- WHAT THE EXERCISE ASKS -
Return, exactly as written, the run of lines that begins at the line containing "local(doorPanel()), cowlingYellow, pivot);" and ends at the line containing "for node in". Nothing outside that run belongs in the answer.

>> start

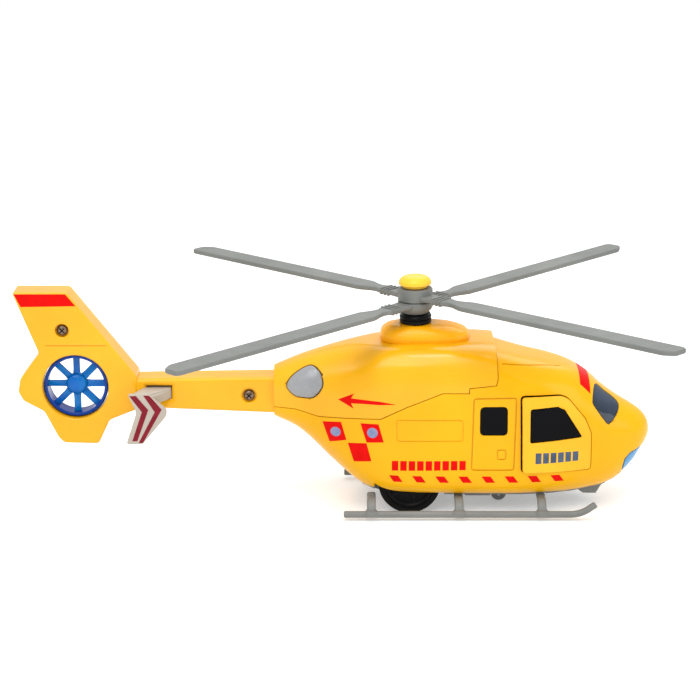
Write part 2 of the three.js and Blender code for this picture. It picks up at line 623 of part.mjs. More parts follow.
// Tail fan.
const fanRingProfile = [
  [12.9, -4.2], [14, -4.6], [14.5, -4.2], [14.5, -0.9], [15.9, -0.9], [15.9, 0.9],
  [14.5, 0.9], [14.5, 4.2], [14, 4.6], [12.9, 4.2], [12.9, -4.2],
];
const fanRing = turned("y", [0, 0, 0], fanRingProfile, 24);
const fanBlade = box(3, 13.4, -0.75, 0.75, -1.25, 1.25).rotate([30, 0, 0]);
const fanBlades = Array.from({ length: 8 }, (_, i) => fanBlade.rotate([0, i * 45, 0]));
const fanHubProfile = [[0, -2.6], [2.4, -2.6], [3.4, -1.8], [3.4, 1.8], [2.4, 2.6], [0, 2.6]];
const fanHub = turned("y", [0, 0, 0], fanHubProfile, 20);
addPiece("tail_fan", join(fanRing, fanHub, ...fanBlades).translate([fan.x, 0, fan.z]), fanBlue);

// Stabiliser.
const stabiliserPlan = [
  [-73.4, -7], [-83, -17.8], [-91, -17.8], [-86, -7], [-86, 7], [-91, 17.8], [-83, 17.8], [-73.4, 7],
];
const leadingWeb = [
  [-73.4, -7], [-80.6, -17], [-83.6, -17], [-76.4, -7], [-76.4, 7], [-83.6, 17], [-80.6, 17], [-73.4, 7],
];
const endPlates = [-1, 1].map((s) => sidePrism(stabiliserPlate, s * 17.5 - 0.8, s * 17.5 + 0.8, 0.3));
const stabiliser = join(planPrism(stabiliserPlan, 53.7, 55.4), planPrism(leadingWeb, 50.6, 54), ...endPlates);
addPiece("tail_stabiliser", stabiliser, finGrey);

// Push button, its switch and the matching exhaust on the left.
const buttonPlug = sidePrism(buttonCurve, -40, -6).intersect(hullLayer(-1.3, 3.2));
const buttonFlange = sidePrism(grown(buttonCurve, 0.9), -40, -6).intersect(hullLayer(2.2, 3.2));
addPiece("push_button", join(buttonPlug, buttonFlange), buttonGrey);
const exhaustPlug = sidePrism(buttonCurve, -40, -6).intersect(hullLayer(-1.3, 1.8));
addPiece("exhaust_cap_left", mirroredY(exhaustPlug), buttonGrey);
const switchAt = [-11.5, 0, 59.5];
addPiece("switch_plunger", rod("y", switchAt, -9.9, -7, 1.1, 12), blackPlastic);
const tactSwitch = cut(box(-14, -9, -7.4, -4.7, 57, 62), rod("y", switchAt, -12, -5.5, 1.4, 12));
addPiece("tact_switch", tactSwitch, darkPlastic);
addPiece("circuit_board", box(-17, 12, -4.4, -3.2, 53.5, 64), boardGreen);

// Electrics on the base plate.
const speakerBody = turned("z", speakerAt, [[0, 0], [10, 0], [10, 1.2], [7.6, 2], [5, 4.4], [0, 4.4]], 18);
const speakerCone = turned("z", speakerAt, [[0, -1], [8, -1], [8, 0.5], [2, 1.6], [0, 1.6]], 18);
const speaker = cut(speakerBody, speakerCone);
addPiece("speaker", speaker, darkPlastic);
const lampAt = [0, 0, 22];
const lamp = join(rod("x", lampAt, 122, 126.5, 2.4, 16), rod("x", lampAt, 126.4, 128.8, 2.4, 16, 1));
addPiece("nose_led", lamp, ledWhite);

// Cabin interior.
const tubPlan = [
  [59.5, -21.8], [97, -21.8], [111, -17.4], [117, -11], [117, 11], [111, 17.4], [97, 21.8], [59.5, 21.8],
];

function interiorTub() {
  const floor = planPrism(tubPlan, 18, 19.4);
  const bulkhead = box(59.5, 61, -21.6, 21.6, 19, 55);
  const dashSide = [[109.6, 19], [112.4, 34], [107, 38.6], [108.2, 40.4], [116.6, 36.6], [117, 19]];
  return join(floor, bulkhead, sidePrism(dashSide, -10.8, 10.8, 0.5));
}
addPiece("interior_tub", interiorTub(), darkPlastic);
const seatSide = [
  [88, 19.7], [101, 19.7], [101.6, 26.6], [99.8, 28.4],
  [92.2, 27.2], [88.8, 45.6], [85.4, 46.2], [84.4, 44.4],
];
for (const { name, sign } of sides) {
  addPiece("seat_" + name, onSide(sidePrism(seatSide, -17.6, -5, 0.9), sign), darkPlastic);
}

// Front doors.
function doorPanel() {
  const panel = hullShell.intersect(beltCut(grown(frontDoorOutline, -gap / 2)));
  const hinge = [doorHinge.x, -doorHinge.y, 0];
  const pins = join(rod("z", hinge, 19.8, 23, 0.5, 10), rod("z", hinge, 37, 40.6, 0.5, 10));
  return join(cut(panel, beltCut(frontWindowOutline)), pins);
}
const doorPane = glazingLayer.intersect(beltCut(grown(frontWindowOutline, -gap)));
for (const { name, sign } of sides) {
  const pivot = new THREE.Group();
  pivot.position.set(doorHinge.x, sign * doorHinge.y, 0);
  pivot.rotation.z = sign < 0 ? THREE.MathUtils.degToRad(doorAjar) : 0;
  helicopter.add(pivot);
  const local = (body) => onSide(body, sign).translate([-doorHinge.x, -sign * doorHinge.y, 0]);
  addPiece("front_door_" + name, local(doorPanel()), cowlingYellow, pivot);
  addPiece("door_window_" + name, local(doorPane), tintedGlazing, pivot);
}

export default helicopter;
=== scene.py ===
import math

import bmesh
import bpy
from mathutils import Matrix, Vector
from mathutils.geometry import intersect_point_line


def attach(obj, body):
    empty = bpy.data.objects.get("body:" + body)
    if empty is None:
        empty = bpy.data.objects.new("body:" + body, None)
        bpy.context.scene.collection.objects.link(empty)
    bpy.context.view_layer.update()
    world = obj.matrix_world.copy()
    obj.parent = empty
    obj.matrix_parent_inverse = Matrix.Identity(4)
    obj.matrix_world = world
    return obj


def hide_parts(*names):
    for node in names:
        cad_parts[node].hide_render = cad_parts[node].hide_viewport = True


# A push-along toy rescue helicopter, worked out in millimetres and scaled to metres piece by piece
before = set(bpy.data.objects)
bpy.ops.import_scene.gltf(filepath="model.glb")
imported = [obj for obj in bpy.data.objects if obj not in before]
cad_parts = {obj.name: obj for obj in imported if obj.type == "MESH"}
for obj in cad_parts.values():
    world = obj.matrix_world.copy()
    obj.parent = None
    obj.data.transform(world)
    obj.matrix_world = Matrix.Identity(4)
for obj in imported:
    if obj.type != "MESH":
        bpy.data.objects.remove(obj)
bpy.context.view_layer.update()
scene = bpy.context.scene
millimetre = 0.001
print("frame loaded")


def grown(outline, distance):
    # moves a closed outline outwards, or inwards for a negative distance
    area = sum(a[0] * b[1] - b[0] * a[1] for a, b in zip(outline, outline[1:] + outline[:1]))
    turn = 1 if area > 0 else -1
    result = []
    for i, point in enumerate(outline):
        before, after = outline[i - 1], outline[(i + 1) % len(outline)]
        normals = []
        for a, b in ((before, point), (point, after)):
            length = math.hypot(b[0] - a[0], b[1] - a[1])
            normals.append((turn * (b[1] - a[1]) / length, -turn * (b[0] - a[0]) / length))
        sx, sy = normals[0][0] + normals[1][0], normals[0][1] + normals[1][1]
        reach = 2 * distance / (sx * sx + sy * sy)
        result.append((point[0] + sx * reach, point[1] + sy * reach))
    return result


def roundCorners(outline, radius, steps=4):
    # swaps each corner for a short curve
    result = []
    for i, corner in enumerate(outline):
        here = Vector(corner)
        before, after = Vector(outline[i - 1]), Vector(outline[(i + 1) % len(outline)])
        reach = min(radius, 0.42 * (before - here).length, 0.42 * (after - here).length)
        start = here + (before - here).normalized() * reach
        end = here + (after - here).normalized() * reach
        for k in range(steps + 1):
            t = k / steps
            point = start * (1 - t) ** 2 + here * 2 * t * (1 - t) + end * t * t
            result.append((point.x, point.y))
    return result


def smoothLoop(points, perSpan=4):
    # a closed Catmull-Rom curve through the points
    count, result = len(points), []
    for i in range(count):
        p = [Vector(points[(i + k - 1) % count]) for k in range(4)]
        for k in range(perSpan):
            t = k / perSpan
            spot = 0.5 * (2 * p[1] + (p[2] - p[0]) * t + (2 * p[0] - 5 * p[1] + 4 * p[2] - p[3]) * t * t
                + (3 * p[1] - p[0] - 3 * p[2] + p[3]) * t ** 3)
            result.append((spot.x, spot.y))
    return result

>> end

- THE OUTPUT -
  addPiece("front_door_" + name, local(doorPanel()), cowlingYellow, pivot);
  addPiece("door_window_" + name, local(doorPane), tintedGlazing, pivot);
}

export default helicopter;
=== scene.py ===
import math

import bmesh
import bpy
from mathutils import Matrix, Vector
from mathutils.geometry import intersect_point_line


def attach(obj, body):
    empty = bpy.data.objects.get("body:" + body)
    if empty is None:
        empty = bpy.data.objects.new("body:" + body, None)
        bpy.context.scene.collection.objects.link(empty)
    bpy.context.view_layer.update()
    world = obj.matrix_world.copy()
    obj.parent = empty
    obj.matrix_parent_inverse = Matrix.Identity(4)
    obj.matrix_world = world
    return obj


def hide_parts(*names):
    for node in names:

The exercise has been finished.